The question was, “whether the employee taking leave during a week that includes a holiday is using a fraction of the employee’s usual workweek (a workweek without a holiday), or if the employee is using a fraction of a reduced workweek (the employee’s usual workweek less one day due to a holiday).”
The answer is the latter. Now, here’s the practical example. Let’s say an employee regularly works Monday through Friday. A holiday is on a Friday that the employee would not normally be required to work. If the employee needs FMLA leave Wednesday through Friday, the employee would use only 2/5 of a week of FMLA leave (Wednesday and Thursday) because the employee is not required to report for work on the holiday. Said another way, the holiday does not count against the employee’s FMLA entitlement.
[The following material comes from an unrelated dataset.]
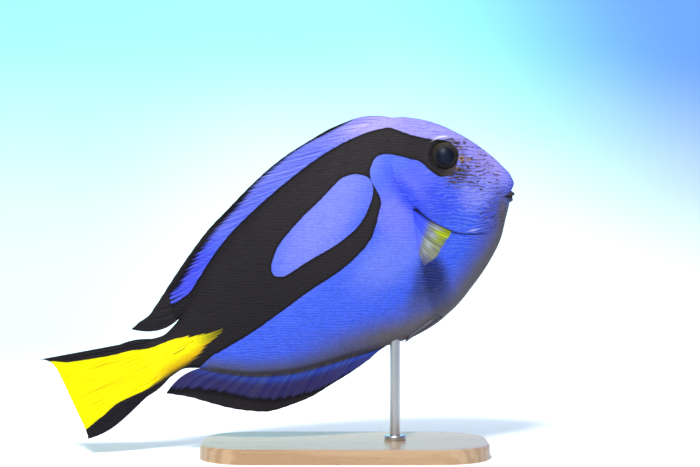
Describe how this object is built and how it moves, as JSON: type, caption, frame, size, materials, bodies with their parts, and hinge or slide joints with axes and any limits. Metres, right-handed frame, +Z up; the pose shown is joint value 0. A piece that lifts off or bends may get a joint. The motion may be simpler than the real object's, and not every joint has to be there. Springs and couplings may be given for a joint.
{
  "type": "regal blue tang",
  "caption": "Life-size regal blue tang swimming nose up, held by a steel rod on a flat wooden display stand.",
  "frame": {"origin": "centre of the stand's flat underside", "axes": "+X towards the snout, +Z up, -Y the fish's right side, which the picture shows"},
  "size_m": [0.1997, 0.0904, 0.1424],
  "materials": {
    "skin": "satin, fine scales, with black palette band and yellow tail wedge",
    "eye": "wet gloss",
    "fin_blue": "satin membrane with raised rays and a black margin",
    "fin_yellow": "satin membrane with raised rays and black edges",
    "fin_pectoral": "satin membrane, blue at the base and yellow outside",
    "spine": "satin",
    "stand_wood": "satin varnish",
    "stand_steel": "brushed"
  },
  "bodies": {
    "root": {"head": "skin", "torso": "skin", "tail_stalk": "skin", "eye_right": "eye", "eye_left": "eye", "dorsal_fin": "fin_blue", "anal_fin": "fin_blue", "caudal_fin": "fin_yellow", "pectoral_fin_right": "fin_pectoral", "pectoral_fin_left": "fin_pectoral", "pelvic_fin_right": "fin_blue", "pelvic_fin_left": "fin_blue", "tail_spine_right": "spine", "tail_spine_left": "spine", "stand_base": "stand_wood", "stand_rod": "stand_steel"}
  },
  "joints": []
}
Wait! Is there an exception to every rule? There is to this one. What if the same employee needed FMLA leave for that entire workweek, Monday through Friday, would the holiday count against the employee’s FMLA entitlement? Yes! “[T]he employee would use a full week of FMLA leave despite not being required to report to work on the Friday holiday.”
If this is not how you have been tracking and counting FMLA use, talk to your company’s legal counsel about making retroactive corrections. Now, you are ready to comply for the next holiday; Happy Independence Day!